If a speaker doesn't have a power-saving feature, you'll have to remember to turn it off manually. If the speaker remains on for an extended period, it can drain the battery. Fortunately, most speakers with a built-in battery come with a power-saving feature.
Battery-powered speakers come with different types of charging ports. Out of the speakers we've tested, these include AC, DC, lightning, Micro-USB, and USB-C, but you may encounter different types of charging ports in other models. We test this by checking the speaker's physical charging port and identifying which type it is. In our tests, USB-C to USB-A and AC cables are the most common varieties of charging cables, pictured below.
A speaker's charging port variety may be important to you if you have extra charging cables at home and want to be able to replace your speaker's charging cable if it gets lost. That said, battery-powered speakers generally come with their respective charging cable, so as long as you don't lose it, there shouldn't be an issue.

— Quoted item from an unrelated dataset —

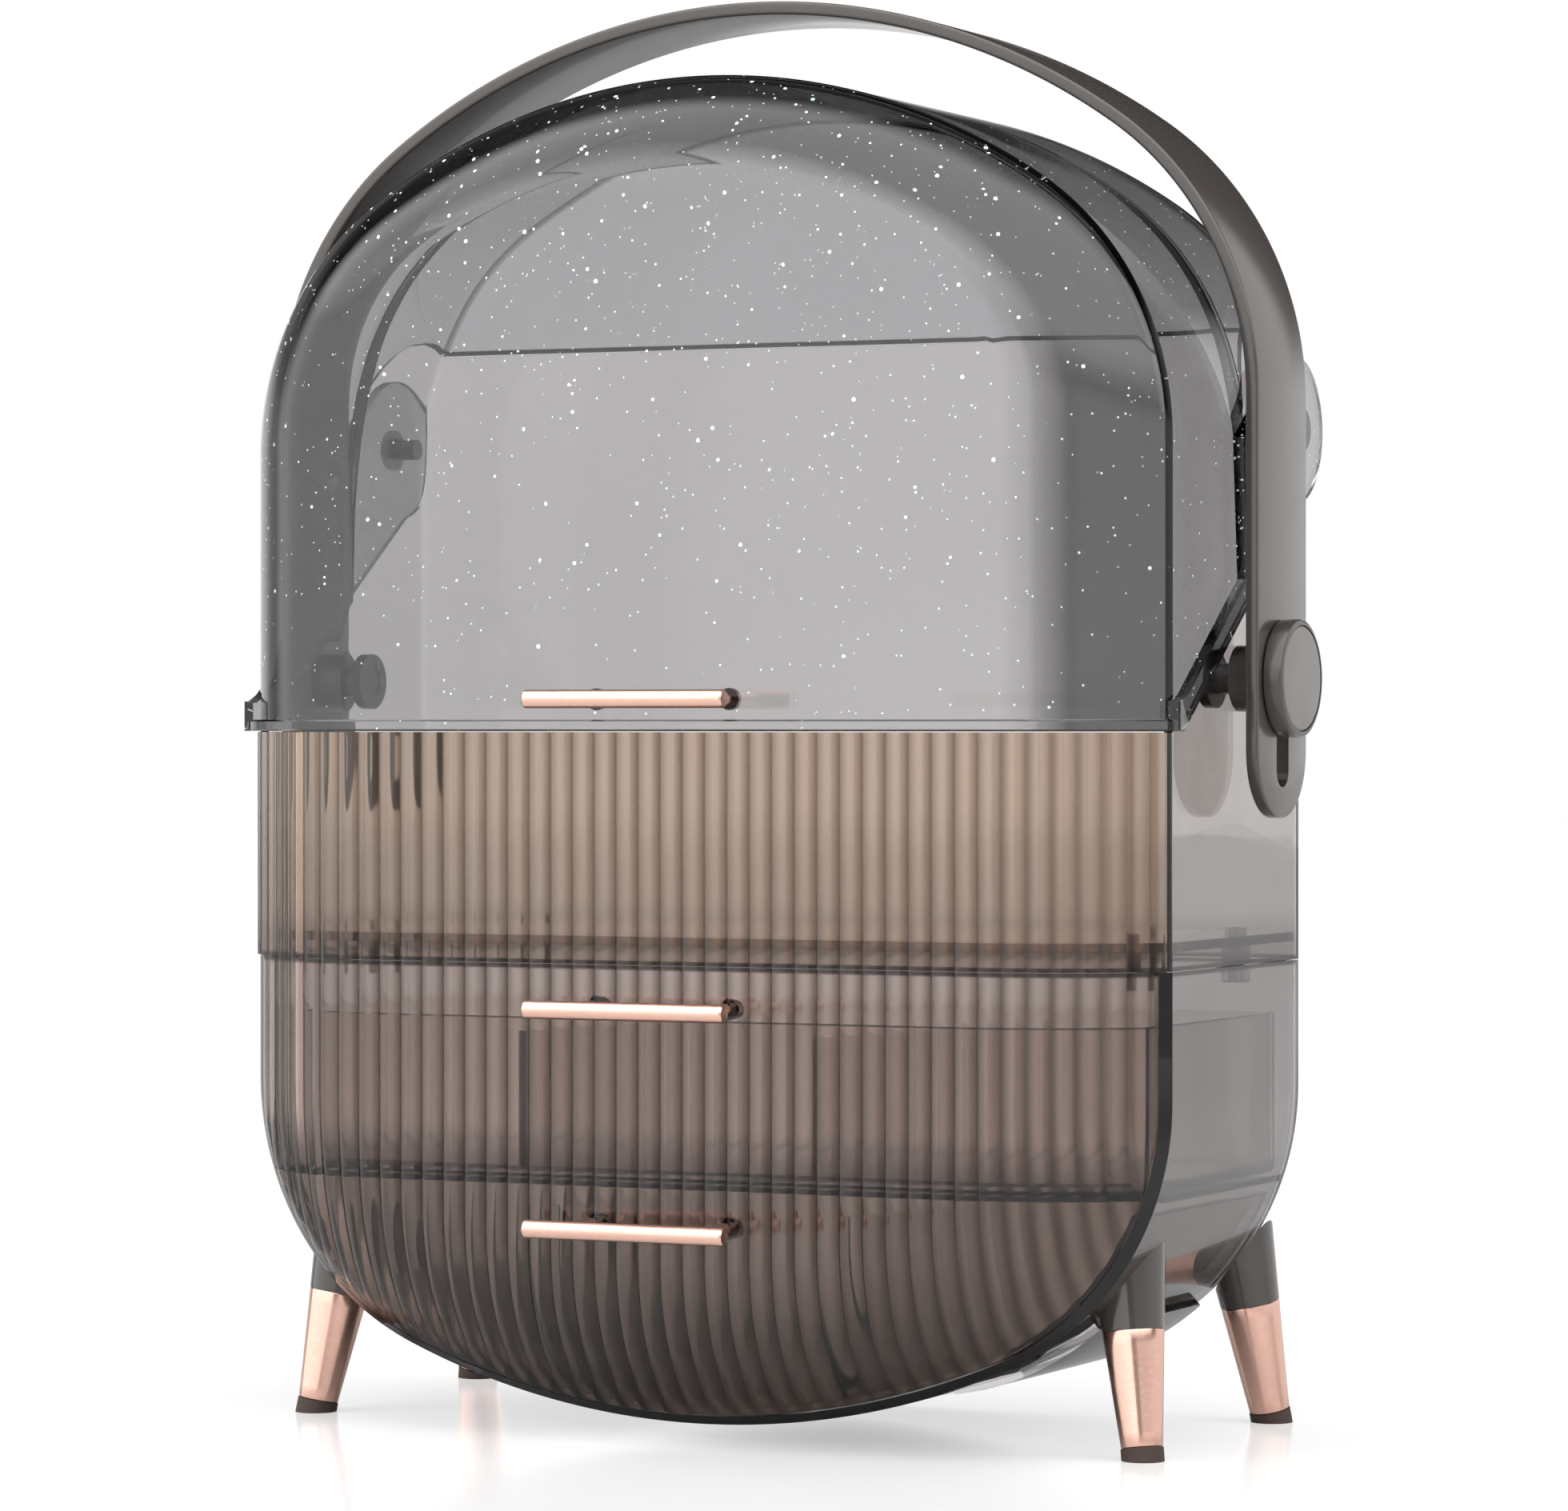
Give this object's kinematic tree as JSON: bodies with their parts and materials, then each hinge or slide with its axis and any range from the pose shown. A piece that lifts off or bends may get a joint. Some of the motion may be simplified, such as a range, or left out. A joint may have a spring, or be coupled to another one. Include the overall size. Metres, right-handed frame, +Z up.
{
  "type": "dustproof makeup organizer",
  "caption": "Smoked clear plastic cosmetics case with a rounded outline, a rear-hinged glitter lid over an open tray, fluted pillow-front drawers, a swinging carry handle and splayed legs.",
  "frame": {"origin": "centre of the bounding box, on the ground under the feet", "axes": "+Z up; -Y towards the front with the drawers and pulls; +X to the right of a viewer who faces the front"},
  "size_m": [0.317, 0.1588, 0.3982],
  "materials": {
    "tray_smoke": "polished, clear",
    "case_smoke": "polished, clear",
    "lid_smoke": "polished, clear, with glitter",
    "front_smoke": "polished, fluted",
    "box_smoke": "polished, clear",
    "divider_clear": "polished, clear",
    "handle_dark": "polished",
    "knob_satin": "satin",
    "rose_gold": "polished rose gold",
    "pad_rubber": "matt",
    "screw_steel": "bright"
  },
  "bodies": {
    "case": {"upper_tray": "tray_smoke", "drawer_case": "case_smoke", "drawer_shelf": "case_smoke", "case_screws": "screw_steel", "leg_socket_front_left": "case_smoke", "leg_socket_front_right": "case_smoke", "leg_socket_rear_left": "case_smoke", "leg_socket_rear_right": "case_smoke", "leg_sleeve_front_left": "rose_gold", "leg_sleeve_front_right": "rose_gold", "leg_sleeve_rear_left": "rose_gold", "leg_sleeve_rear_right": "rose_gold", "leg_pad_front_left": "pad_rubber", "leg_pad_front_right": "pad_rubber", "leg_pad_rear_left": "pad_rubber", "leg_pad_rear_right": "pad_rubber", "pivot_bush_left": "handle_dark", "pivot_bush_right": "handle_dark", "hinge_pin_left": "handle_dark", "hinge_pin_right": "handle_dark"},
    "lid": {"lid_shell": "lid_smoke", "lid_pull": "rose_gold", "lid_pull_screws": "screw_steel"},
    "pivots": {"handle_knob_left": "handle_dark", "handle_knob_right": "handle_dark", "knob_cover_left": "knob_satin", "knob_cover_right": "knob_satin", "pivot_nut_left": "handle_dark", "pivot_nut_right": "handle_dark"},
    "handle": {"carry_handle": "handle_dark"},
    "upper_drawer": {"drawer_upper_front": "front_smoke", "drawer_upper_box": "box_smoke", "drawer_upper_pull": "rose_gold", "upper_pull_screws": "screw_steel", "upper_divider_left": "divider_clear", "upper_divider_right": "divider_clear"},
    "lower_drawer": {"drawer_lower_front": "front_smoke", "drawer_lower_box": "box_smoke", "drawer_lower_pull": "rose_gold", "lower_pull_screws": "screw_steel", "lower_divider_left": "divider_clear", "lower_divider_right": "divider_clear"}
  },
  "joints": [
    {"name": "lid_hinge", "type": "hinge", "parent": "case", "child": "lid", "pos_m": [0, 0.05117, 0.278], "axis": [-1, 0, 0], "range_deg": [0, 90]},
    {"name": "handle_swing", "type": "hinge", "parent": "case", "child": "pivots", "pos_m": [0, 0.01667, 0.2088], "axis": [-1, 0, 0], "range_deg": [0, 135]},
    {"name": "handle_lift", "type": "slide", "parent": "pivots", "child": "handle", "axis": [0, 0, 1], "range_m": [0, 0.025]},
    {"name": "upper_drawer_slide", "type": "slide", "parent": "case", "child": "upper_drawer", "axis": [0, -1, 0], "range_m": [0, 0.075]},
    {"name": "lower_drawer_slide", "type": "slide", "parent": "case", "child": "lower_drawer", "axis": [0, -1, 0], "range_m": [0, 0.075]}
  ],
  "couplings": [
    {"joint": "handle_swing", "follows": "lid_hinge", "ratio": 1.5}
  ]
}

Overall, a speaker's battery performance is important if you like using your speaker outdoors or in different places around the house. If you don't want to worry about charging your speaker too often, you may want one with long battery life. If you like to conserve your speaker's battery worry-free, you may want a speaker that automatically shuts off after some time without audio playing. While a speaker's battery performance may be important to some users more than others, it's worth considering when you're looking for a speaker that best suits your needs.